▶

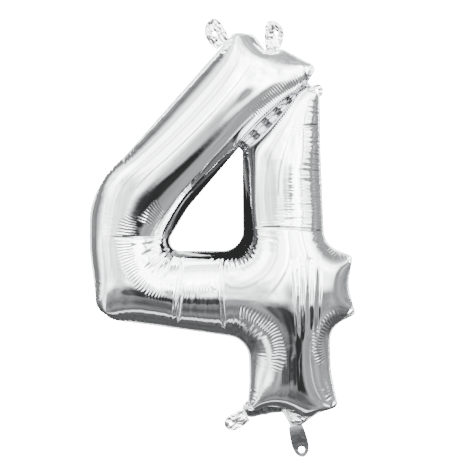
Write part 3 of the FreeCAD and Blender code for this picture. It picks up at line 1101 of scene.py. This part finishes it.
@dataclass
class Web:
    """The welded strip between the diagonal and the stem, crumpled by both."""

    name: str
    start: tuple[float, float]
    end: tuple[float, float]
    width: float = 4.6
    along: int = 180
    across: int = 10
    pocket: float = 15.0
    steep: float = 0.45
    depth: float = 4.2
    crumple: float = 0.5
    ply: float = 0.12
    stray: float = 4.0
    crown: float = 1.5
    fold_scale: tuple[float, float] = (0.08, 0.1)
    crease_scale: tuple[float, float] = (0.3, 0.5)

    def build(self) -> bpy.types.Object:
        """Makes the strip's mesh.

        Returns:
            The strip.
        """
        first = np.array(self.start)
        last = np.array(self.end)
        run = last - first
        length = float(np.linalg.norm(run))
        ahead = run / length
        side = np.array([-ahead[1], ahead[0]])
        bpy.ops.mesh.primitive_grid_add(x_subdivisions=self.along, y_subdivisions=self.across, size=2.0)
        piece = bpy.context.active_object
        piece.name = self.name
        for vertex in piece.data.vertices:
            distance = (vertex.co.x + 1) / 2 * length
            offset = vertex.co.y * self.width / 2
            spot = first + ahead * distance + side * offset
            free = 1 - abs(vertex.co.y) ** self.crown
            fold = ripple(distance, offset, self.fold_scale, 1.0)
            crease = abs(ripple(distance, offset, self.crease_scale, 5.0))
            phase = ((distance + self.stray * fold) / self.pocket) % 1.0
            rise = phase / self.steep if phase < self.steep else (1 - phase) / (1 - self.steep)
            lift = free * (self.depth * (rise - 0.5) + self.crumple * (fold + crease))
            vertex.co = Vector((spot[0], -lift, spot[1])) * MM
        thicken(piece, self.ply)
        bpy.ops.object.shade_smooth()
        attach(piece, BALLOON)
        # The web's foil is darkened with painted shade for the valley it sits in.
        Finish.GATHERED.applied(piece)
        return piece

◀
▶

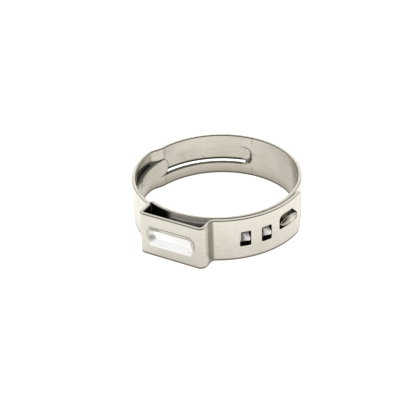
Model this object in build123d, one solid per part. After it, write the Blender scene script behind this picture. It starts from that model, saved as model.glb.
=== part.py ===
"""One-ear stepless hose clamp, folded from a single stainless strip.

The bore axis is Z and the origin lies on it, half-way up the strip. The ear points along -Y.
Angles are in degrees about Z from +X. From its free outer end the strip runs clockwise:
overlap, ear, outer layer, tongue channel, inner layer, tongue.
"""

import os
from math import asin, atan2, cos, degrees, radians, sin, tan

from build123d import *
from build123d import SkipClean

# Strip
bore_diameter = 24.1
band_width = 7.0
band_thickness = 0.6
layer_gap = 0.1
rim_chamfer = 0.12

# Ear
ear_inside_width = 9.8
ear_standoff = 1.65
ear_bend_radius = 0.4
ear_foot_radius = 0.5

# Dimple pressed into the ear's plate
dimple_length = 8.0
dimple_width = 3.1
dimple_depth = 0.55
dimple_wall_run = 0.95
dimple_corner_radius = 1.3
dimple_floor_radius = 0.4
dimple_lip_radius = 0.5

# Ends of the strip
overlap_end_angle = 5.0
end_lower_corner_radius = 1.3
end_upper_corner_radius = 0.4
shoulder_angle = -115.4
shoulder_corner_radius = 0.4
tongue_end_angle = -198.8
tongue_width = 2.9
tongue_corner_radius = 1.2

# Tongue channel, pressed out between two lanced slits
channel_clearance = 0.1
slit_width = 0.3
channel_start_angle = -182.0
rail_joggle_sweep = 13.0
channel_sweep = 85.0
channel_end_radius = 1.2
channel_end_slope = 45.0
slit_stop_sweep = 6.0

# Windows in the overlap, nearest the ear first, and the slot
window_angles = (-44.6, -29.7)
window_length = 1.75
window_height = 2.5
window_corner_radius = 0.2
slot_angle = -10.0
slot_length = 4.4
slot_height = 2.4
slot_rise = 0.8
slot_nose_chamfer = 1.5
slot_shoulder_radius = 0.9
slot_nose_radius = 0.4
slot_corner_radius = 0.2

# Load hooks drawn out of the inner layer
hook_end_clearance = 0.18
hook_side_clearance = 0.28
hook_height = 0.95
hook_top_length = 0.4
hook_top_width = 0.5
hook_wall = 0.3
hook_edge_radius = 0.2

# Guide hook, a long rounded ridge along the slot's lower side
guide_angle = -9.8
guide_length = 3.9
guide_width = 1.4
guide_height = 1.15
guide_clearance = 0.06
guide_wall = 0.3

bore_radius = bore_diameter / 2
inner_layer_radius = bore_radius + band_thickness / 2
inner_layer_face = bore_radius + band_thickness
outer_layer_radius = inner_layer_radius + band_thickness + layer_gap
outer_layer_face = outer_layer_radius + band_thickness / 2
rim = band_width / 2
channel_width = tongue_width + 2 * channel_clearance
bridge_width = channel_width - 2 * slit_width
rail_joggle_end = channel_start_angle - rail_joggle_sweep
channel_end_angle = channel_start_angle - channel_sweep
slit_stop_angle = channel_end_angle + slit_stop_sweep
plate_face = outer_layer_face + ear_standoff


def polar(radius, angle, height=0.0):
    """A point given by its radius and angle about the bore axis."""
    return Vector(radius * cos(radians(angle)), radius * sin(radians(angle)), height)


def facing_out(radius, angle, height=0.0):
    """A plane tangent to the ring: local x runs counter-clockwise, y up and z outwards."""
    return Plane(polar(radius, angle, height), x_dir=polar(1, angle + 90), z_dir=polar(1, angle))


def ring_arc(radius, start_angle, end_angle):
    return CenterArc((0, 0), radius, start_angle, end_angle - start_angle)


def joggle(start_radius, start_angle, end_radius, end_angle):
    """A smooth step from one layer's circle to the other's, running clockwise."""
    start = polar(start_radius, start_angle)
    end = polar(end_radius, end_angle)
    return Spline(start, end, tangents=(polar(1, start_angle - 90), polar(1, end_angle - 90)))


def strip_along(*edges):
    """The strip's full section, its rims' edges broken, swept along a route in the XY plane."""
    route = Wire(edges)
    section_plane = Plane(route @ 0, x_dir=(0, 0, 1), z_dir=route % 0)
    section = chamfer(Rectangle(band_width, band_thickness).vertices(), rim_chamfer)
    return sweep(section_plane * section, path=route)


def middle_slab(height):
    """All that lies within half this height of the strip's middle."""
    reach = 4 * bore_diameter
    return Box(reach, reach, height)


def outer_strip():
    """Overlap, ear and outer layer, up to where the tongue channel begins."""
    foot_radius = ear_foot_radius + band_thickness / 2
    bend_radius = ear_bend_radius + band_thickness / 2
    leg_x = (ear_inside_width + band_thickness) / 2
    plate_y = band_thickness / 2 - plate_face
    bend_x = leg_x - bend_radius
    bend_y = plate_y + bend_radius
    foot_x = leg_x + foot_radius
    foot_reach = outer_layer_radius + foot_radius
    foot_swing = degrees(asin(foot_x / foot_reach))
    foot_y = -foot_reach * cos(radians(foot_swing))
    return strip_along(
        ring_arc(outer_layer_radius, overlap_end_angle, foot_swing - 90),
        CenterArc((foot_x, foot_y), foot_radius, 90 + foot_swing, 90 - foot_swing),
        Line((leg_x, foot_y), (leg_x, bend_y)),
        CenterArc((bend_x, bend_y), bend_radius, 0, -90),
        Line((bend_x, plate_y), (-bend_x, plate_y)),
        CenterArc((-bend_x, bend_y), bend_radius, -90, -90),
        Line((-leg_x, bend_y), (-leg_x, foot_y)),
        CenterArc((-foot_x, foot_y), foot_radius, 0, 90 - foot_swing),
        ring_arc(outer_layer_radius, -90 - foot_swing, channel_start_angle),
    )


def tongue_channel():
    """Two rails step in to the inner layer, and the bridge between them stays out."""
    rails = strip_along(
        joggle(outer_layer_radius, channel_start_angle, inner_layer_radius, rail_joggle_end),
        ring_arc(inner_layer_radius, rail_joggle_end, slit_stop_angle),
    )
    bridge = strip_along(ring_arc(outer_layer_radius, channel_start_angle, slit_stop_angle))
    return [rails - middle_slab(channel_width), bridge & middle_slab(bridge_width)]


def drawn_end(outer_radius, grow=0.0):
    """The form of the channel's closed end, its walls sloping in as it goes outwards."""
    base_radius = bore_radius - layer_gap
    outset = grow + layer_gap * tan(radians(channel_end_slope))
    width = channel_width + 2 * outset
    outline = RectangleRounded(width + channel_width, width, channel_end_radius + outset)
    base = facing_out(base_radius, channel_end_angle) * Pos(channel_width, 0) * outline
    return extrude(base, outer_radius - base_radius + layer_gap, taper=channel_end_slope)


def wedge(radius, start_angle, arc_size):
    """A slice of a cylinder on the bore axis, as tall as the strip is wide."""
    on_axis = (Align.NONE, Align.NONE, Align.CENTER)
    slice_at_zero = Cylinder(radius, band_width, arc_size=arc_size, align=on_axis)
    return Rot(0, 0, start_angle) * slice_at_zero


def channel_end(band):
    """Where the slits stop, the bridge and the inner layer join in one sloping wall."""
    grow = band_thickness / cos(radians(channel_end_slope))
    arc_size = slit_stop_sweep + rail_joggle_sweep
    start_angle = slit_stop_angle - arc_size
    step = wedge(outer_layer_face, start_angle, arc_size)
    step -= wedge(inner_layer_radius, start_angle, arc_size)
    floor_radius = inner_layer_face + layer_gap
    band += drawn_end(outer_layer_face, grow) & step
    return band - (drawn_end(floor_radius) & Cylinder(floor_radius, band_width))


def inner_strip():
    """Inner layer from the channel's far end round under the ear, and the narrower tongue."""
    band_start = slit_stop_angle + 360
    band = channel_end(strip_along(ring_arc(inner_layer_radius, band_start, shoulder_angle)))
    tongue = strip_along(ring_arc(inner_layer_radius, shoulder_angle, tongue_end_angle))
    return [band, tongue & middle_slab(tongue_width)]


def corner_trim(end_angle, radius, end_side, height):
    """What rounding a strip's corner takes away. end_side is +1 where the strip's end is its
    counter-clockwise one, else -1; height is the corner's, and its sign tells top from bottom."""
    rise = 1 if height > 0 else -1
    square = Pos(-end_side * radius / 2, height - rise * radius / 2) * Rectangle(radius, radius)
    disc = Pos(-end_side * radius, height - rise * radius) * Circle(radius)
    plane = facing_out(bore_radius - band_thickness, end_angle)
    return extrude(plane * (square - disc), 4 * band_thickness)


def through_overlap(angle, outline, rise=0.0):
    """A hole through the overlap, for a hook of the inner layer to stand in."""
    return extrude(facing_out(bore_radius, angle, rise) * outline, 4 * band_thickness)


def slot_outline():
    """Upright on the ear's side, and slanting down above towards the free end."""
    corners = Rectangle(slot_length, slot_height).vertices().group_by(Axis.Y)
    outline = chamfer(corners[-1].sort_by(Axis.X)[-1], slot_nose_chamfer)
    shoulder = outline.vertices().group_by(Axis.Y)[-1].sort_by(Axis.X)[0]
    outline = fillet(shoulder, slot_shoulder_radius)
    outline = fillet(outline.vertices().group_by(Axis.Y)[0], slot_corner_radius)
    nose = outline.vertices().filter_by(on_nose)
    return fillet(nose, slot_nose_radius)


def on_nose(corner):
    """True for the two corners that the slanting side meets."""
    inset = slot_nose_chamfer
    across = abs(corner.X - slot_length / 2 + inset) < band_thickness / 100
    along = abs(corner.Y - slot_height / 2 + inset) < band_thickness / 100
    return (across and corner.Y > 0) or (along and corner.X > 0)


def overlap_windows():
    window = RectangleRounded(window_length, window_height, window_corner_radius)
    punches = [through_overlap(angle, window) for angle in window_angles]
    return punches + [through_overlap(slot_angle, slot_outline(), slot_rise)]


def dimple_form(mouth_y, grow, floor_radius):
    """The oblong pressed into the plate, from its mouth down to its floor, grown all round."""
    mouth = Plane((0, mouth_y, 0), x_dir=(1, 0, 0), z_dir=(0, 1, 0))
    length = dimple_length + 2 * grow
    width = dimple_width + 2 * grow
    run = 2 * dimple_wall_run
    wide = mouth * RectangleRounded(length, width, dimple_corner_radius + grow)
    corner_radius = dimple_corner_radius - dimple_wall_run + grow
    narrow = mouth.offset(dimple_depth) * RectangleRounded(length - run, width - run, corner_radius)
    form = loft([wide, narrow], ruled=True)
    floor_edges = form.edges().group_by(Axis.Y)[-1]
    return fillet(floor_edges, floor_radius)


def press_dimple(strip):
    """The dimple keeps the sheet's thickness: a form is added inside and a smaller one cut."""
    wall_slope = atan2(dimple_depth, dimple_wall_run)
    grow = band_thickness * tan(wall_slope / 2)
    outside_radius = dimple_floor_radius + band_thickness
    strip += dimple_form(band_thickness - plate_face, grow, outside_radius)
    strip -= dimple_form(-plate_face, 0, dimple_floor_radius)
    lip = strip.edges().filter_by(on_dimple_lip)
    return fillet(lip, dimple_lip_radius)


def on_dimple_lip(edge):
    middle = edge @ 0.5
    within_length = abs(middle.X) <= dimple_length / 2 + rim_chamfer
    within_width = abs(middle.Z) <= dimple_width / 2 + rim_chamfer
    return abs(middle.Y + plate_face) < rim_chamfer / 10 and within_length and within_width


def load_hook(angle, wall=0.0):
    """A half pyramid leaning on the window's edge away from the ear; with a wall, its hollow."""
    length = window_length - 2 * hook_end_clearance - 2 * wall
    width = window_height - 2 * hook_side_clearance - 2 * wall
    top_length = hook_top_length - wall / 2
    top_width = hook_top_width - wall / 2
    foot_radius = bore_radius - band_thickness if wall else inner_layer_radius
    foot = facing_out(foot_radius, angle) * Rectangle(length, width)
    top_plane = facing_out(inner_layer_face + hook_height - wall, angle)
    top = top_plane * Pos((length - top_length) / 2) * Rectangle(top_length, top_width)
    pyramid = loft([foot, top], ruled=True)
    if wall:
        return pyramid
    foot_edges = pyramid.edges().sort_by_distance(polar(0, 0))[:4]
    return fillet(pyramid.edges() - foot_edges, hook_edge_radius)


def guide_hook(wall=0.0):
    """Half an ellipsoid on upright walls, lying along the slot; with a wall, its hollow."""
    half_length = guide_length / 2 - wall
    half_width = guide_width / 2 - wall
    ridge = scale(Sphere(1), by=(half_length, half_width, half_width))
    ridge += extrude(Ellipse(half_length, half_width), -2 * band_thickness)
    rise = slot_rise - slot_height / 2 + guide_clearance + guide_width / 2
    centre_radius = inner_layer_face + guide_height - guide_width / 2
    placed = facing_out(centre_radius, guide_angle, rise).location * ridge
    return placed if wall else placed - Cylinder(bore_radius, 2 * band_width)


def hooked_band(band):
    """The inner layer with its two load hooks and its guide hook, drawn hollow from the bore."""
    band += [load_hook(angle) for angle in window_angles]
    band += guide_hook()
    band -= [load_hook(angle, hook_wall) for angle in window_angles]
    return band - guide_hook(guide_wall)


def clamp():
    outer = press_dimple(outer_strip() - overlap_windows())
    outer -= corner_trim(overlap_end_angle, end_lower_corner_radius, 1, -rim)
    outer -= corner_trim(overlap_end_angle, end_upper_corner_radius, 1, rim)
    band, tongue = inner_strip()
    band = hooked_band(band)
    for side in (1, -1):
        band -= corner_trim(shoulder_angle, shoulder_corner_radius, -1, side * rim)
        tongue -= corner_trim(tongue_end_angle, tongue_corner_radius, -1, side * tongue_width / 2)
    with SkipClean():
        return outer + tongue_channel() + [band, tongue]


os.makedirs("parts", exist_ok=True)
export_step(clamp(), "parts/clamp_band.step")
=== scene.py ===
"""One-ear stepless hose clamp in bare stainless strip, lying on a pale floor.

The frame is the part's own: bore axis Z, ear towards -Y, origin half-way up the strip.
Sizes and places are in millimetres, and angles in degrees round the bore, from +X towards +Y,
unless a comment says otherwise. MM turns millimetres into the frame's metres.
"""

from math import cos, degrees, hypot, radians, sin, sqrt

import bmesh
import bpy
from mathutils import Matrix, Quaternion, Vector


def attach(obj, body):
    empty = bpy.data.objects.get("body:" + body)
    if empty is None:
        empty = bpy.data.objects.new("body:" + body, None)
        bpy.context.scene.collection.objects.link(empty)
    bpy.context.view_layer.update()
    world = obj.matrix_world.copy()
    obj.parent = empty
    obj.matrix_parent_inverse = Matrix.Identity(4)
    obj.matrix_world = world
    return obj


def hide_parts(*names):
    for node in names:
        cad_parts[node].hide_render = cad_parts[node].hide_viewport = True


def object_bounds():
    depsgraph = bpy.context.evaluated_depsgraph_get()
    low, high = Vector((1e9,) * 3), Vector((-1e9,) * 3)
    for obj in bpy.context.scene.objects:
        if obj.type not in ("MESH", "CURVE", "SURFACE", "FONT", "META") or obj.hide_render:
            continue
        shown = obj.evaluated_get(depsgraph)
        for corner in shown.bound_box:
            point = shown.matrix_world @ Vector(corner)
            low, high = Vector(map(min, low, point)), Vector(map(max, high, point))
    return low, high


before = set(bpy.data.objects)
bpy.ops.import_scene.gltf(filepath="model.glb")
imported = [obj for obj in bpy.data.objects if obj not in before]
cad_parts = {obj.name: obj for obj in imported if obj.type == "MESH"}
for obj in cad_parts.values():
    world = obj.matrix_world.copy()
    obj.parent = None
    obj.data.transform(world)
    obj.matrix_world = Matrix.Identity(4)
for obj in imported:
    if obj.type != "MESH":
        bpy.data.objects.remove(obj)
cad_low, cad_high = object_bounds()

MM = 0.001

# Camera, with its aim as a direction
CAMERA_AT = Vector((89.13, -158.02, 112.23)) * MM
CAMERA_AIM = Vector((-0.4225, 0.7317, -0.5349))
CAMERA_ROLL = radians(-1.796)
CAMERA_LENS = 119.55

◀

**Task to carry out**
What do the lines above say from the one containing "obj.data.transform(world)" down to the one containing "CAMERA_LENS = 119.55"? Return them exactly, both end lines included, and only them.

**Written response**
    obj.data.transform(world)
    obj.matrix_world = Matrix.Identity(4)
for obj in imported:
    if obj.type != "MESH":
        bpy.data.objects.remove(obj)
cad_low, cad_high = object_bounds()

MM = 0.001

# Camera, with its aim as a direction
CAMERA_AT = Vector((89.13, -158.02, 112.23)) * MM
CAMERA_AIM = Vector((-0.4225, 0.7317, -0.5349))
CAMERA_ROLL = radians(-1.796)
CAMERA_LENS = 119.55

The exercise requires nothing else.